In the late morning I took a bus to the hillside town of Fiesole. This is where Miss Honeychurch and Miss Bartlett join the others on a journey by horse and carriage to “see a view” in A Room with a View. No-one, however, became enamoured of me in a field of violets. In fact, I didn’t see any violets at all. Here you can see the thirteenth century bell tower of the Cathedral di San Romolo.

Here is the town square.

I walked up to the viewing terrace.

From there you look down into the valley, Florence’s Duomo clearly visible in the distance. It was a breathtaking scene – I will publish a panorama of it later.

I then continued uphill to the monastery of San Francesco.

I was all alone in this medieval chapel on a Tuscan hillside.


I continued my walk around the town.
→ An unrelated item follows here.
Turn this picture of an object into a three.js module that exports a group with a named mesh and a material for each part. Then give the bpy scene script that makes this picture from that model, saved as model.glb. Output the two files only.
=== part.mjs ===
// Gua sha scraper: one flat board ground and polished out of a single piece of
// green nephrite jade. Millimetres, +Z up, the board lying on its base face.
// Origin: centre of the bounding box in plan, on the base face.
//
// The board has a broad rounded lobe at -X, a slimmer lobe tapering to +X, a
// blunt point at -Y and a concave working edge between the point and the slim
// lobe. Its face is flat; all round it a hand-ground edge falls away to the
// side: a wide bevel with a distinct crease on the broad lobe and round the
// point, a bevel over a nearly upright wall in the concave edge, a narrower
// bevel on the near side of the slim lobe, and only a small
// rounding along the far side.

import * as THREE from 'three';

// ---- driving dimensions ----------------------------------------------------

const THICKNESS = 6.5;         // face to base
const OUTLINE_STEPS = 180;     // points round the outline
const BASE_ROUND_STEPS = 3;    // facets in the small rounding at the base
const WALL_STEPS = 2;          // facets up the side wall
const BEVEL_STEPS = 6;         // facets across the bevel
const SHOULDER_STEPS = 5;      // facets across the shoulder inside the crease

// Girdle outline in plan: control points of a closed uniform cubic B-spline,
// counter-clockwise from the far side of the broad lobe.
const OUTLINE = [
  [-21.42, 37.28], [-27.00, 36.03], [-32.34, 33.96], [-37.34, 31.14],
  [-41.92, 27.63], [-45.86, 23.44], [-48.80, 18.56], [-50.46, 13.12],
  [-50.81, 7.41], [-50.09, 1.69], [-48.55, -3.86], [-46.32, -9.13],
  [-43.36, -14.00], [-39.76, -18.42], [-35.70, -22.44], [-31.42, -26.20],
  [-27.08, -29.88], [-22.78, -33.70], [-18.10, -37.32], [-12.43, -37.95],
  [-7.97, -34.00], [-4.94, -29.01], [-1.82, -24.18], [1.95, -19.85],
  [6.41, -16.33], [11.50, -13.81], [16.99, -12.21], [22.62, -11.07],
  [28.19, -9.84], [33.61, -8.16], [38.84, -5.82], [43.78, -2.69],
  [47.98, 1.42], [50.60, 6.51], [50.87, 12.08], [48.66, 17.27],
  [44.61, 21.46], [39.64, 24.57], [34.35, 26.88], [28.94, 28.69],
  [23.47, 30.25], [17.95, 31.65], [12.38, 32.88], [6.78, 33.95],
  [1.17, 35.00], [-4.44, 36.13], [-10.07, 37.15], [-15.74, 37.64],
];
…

Here is a view north.

I stopped for lunch back in the town square.

Fiesole was originally an ancient Etruscan and then Roman settlement. The town has a large archaeological area featuring ruins of a Roman amphitheatre that can hold three thousand people.

There was also a temple.

And Roman baths. I got the four o’clock bus back to Florence.
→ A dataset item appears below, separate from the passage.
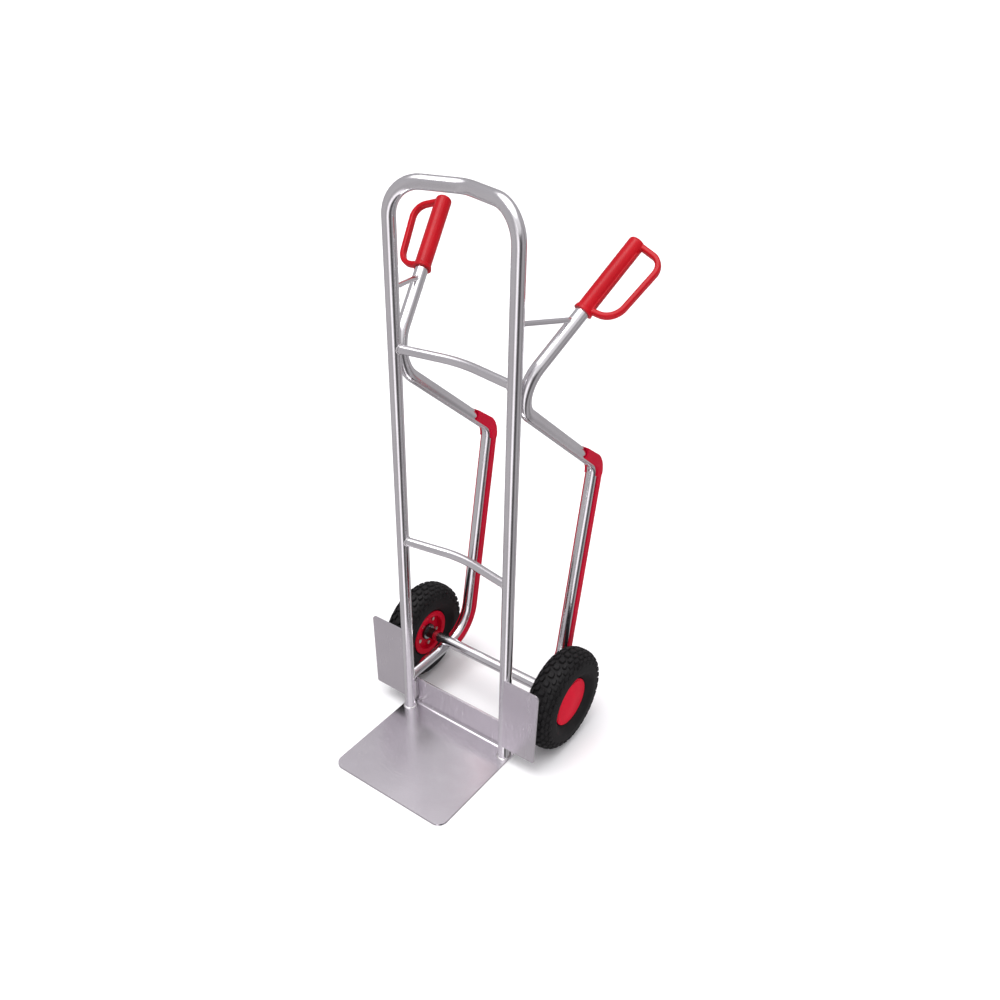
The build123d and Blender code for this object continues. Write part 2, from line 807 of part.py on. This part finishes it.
# ---- Right skid: channel clipped over the back of the rear tube ----
long_start = at(leg_x, upper_bend_setback, upper_bend_height)
joint_dir = (joint_corner - long_start).normalized()
cap_start = long_start + joint_dir * skid_cap_length
clip_radius = tube_radius + shaft_fit
skid_half = tube_radius + skid_wall
skid_depth = tube_radius + skid_back


def channel(path, depth, wrap):
    """Channel section, open towards the inside of the bends, swept along a path."""
    with BuildPart() as swept:
        section_plane = Plane(origin=path @ 0, x_dir=(1, 0, 0), z_dir=path % 0)
        with BuildSketch(section_plane):
            with Locations((0, (wrap - depth) / 2)):
                body = Rectangle(skid_half * 2, depth + wrap)
            fillet(body.vertices().group_by(Axis.Y)[0], skid_corner_radius)
            Circle(clip_radius, mode=Mode.SUBTRACT)
        sweep(path=path)
    return swept.part


with BuildLine() as skid_line:
    FilletPolyline(
        cap_start,
        rear_corners[2],
        rear_corners[3],
        rear_corners[4],
        radius=[upper_bend_radius, lower_bend_radius],
    )
slope_edge, bend_edge, long_edge, curl_edge = (
    skid_line.line.edges().sort_by(lambda edge: (edge @ 0.5 - cap_start).length)[:4]
)
curl_part = curl_edge.trim(0, skid_end_share)
cap_channel = channel(Wire([slope_edge, bend_edge]), skid_depth + skid_cap_extra, skid_cap_lip)
long_channel = channel(Wire([long_edge, curl_part]), skid_depth, skid_wrap)
right_skid = cap_channel + long_channel

# The cap's back thins from the bend to a skin at its upper end, which is scooped out.
cap_out = joint_dir.cross(Vector(1, 0, 0))
taper_start = cap_start + cap_out * (clip_radius + skid_cap_skin)
taper_end = long_start + cap_out * (skid_depth + skid_cap_extra)
taper_plane = Plane(
    origin=taper_start, x_dir=(1, 0, 0), z_dir=Vector(1, 0, 0).cross(taper_end - taper_start)
)
cap_taper = taper_plane * Box(
    skid_half * 4, skid_cap_length * 2, skid_depth * 2, align=(Align.CENTER, Align.CENTER, Align.MIN)
)
scallop_spot = cap_start + joint_dir * scallop_shift
scallop_bar = rod(
    scallop_spot - Vector(skid_half * 2, 0, 0),
    scallop_spot + Vector(skid_half * 2, 0, 0),
    scallop_radius,
)
right_skid = right_skid - cap_taper - scallop_bar

# ---- Both sides: the left pieces are mirror images of the right ones ----
handed = {
    "rear_tube": right_rear_tube.part,
    "handle_brace": right_handle_brace.part,
    "wheel_guard": right_wheel_guard.part,
    "axle_collar": right_axle_collar,
    "bearing_sleeve": right_bearing_sleeve,
    "outer_washer": right_outer_washer,
    "split_pin": right_split_pin.part,
    "hub": right_hub,
    "rim_inner_half": right_rim_inner_half,
    "rim_outer_half": right_rim_outer_half,
    "rim_bolts": right_rim_bolts,
    "rim_nuts": right_rim_nuts,
    "inner_bearing_outer_race": right_inner_bearing[0],
    "inner_bearing_inner_race": right_inner_bearing[1],
    "inner_bearing_balls": right_inner_bearing[2],
    "outer_bearing_outer_race": right_outer_bearing[0],
    "outer_bearing_inner_race": right_outer_bearing[1],
    "outer_bearing_balls": right_outer_bearing[2],
    "hub_cap": right_hub_cap.part,
    "tyre": right_tyre_solid,
    "inner_tube": right_inner_tube.part,
    "valve_stem": right_valve_stem,
    "valve_cap": right_valve_cap,
    "grip": right_grip.part,
    "skid": right_skid,
}
for name, shape in handed.items():
    shape.label = "right_" + name
    export_step(shape, "parts/right_" + name + ".step")
    other = mirror(shape, about=Plane.YZ)
    other.label = "left_" + name
    export_step(other, "parts/left_" + name + ".step")
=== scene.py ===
import json
import math

import bmesh
import bpy
import numpy as np
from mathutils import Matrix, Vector


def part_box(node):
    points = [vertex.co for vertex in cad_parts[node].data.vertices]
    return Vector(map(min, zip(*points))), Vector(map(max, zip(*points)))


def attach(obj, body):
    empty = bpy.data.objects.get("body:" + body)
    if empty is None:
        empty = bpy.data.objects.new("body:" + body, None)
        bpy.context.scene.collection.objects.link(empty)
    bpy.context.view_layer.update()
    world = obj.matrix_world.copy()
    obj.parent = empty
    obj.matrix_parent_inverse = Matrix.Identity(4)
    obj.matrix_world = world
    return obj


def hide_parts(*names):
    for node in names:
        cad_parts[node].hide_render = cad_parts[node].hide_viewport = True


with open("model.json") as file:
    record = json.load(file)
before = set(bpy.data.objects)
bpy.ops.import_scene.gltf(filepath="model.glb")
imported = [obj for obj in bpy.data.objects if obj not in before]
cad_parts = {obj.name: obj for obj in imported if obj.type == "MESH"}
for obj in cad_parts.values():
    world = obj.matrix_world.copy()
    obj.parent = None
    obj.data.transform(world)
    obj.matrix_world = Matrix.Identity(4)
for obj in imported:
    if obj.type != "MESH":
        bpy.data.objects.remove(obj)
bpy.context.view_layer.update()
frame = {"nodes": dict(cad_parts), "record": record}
nodes = frame["nodes"]
scene = bpy.context.scene
MM = 0.001
SIDES = (("left", -1), ("right", 1))


# ---------------------------------------------------------------- materials
class Look:
    """A node material under construction, with short calls for the nodes it uses."""

    def __init__(self, name):
        self.mat = bpy.data.materials.new(name)
        self.mat.use_nodes = True
        self.tree = self.mat.node_tree
        self.shader = self.tree.nodes["Principled BSDF"]
        self.coords = self.tree.nodes.new("ShaderNodeTexCoord")

    def set(self, **values):
        for key, value in values.items():
            self.shader.inputs[key.replace("_", " ")].default_value = value
        return self

    def link(self, source, target):
        self.tree.links.new(source, target)

    def noise(self, scale, detail=4.0, roughness=0.55, stretch=(1, 1, 1)):
        mapping = self.tree.nodes.new("ShaderNodeMapping")
        mapping.inputs["Scale"].default_value = stretch
        self.link(self.coords.outputs["Object"], mapping.inputs["Vector"])
        texture = self.tree.nodes.new("ShaderNodeTexNoise")
        texture.inputs["Scale"].default_value = scale
        texture.inputs["Detail"].default_value = detail
        texture.inputs["Roughness"].default_value = roughness
        self.link(mapping.outputs["Vector"], texture.inputs["Vector"])
        return texture.outputs["Fac"]

    def span(self, source, low, high, start=0.3, end=0.7):
        node = self.tree.nodes.new("ShaderNodeMapRange")
        node.inputs["From Min"].default_value = start
        node.inputs["From Max"].default_value = end
        node.inputs["To Min"].default_value = low
        node.inputs["To Max"].default_value = high
        self.link(source, node.inputs["Value"])
        return node.outputs["Result"]

    def ramp(self, source, stops):
        node = self.tree.nodes.new("ShaderNodeValToRGB")
        ramp = node.color_ramp
        while len(ramp.elements) < len(stops):
            ramp.elements.new(0.5)
        for element, (place, colour) in zip(ramp.elements, stops):
            element.position = place
            element.color = (*colour, 1)
        self.link(source, node.inputs["Fac"])
        return node.outputs["Color"]

    def bump(self, height, strength, distance, under=None):
        node = self.tree.nodes.new("ShaderNodeBump")
        node.inputs["Strength"].default_value = strength
        node.inputs["Distance"].default_value = distance
        self.link(height, node.inputs["Height"])
        if under is not None:
            self.link(under, node.inputs["Normal"])
        return node.outputs["Normal"]

    def base(self, colour):
        self.link(colour, self.shader.inputs["Base Color"])

    def rough(self, value):
        self.link(value, self.shader.inputs["Roughness"])

    def normal(self, value):
        self.link(value, self.shader.inputs["Normal"])


def shade(colour, factor):
    return tuple(c * factor for c in colour)


def metal(name, colour, rough_low, rough_high, grain_scale, stretch, depth):
    """Bare metal: slow colour drift, and a drawn or ground grain in gloss and relief."""
    look = Look(name).set(Metallic=1.0)
    drift = look.noise(7.0, 3.0)
    look.base(look.ramp(drift, [(0.35, shade(colour, 0.92)), (0.65, colour)]))
    grain = look.noise(grain_scale, 4.0, 0.6, stretch)
    look.rough(look.span(grain, rough_low, rough_high))
    look.normal(look.bump(grain, 0.12, depth))
    return look.mat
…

On my return to Florence there was, for once, only a very short queue to enter the Duomo, so I went in.

It was quite impressive.

That evening I had a great dinner, though paying the bill was another story – but Supertourist prevailed against a waiter’s attempted scam!

The next morning I checked out of my hotel and caught a train back to Rome. There I got on the Leonardo Express train to the airport where I checked-in for my flights home. My flight from Rome to London was a much better one that I had before – a great dinner service and they certainly weren’t stingy on the wine!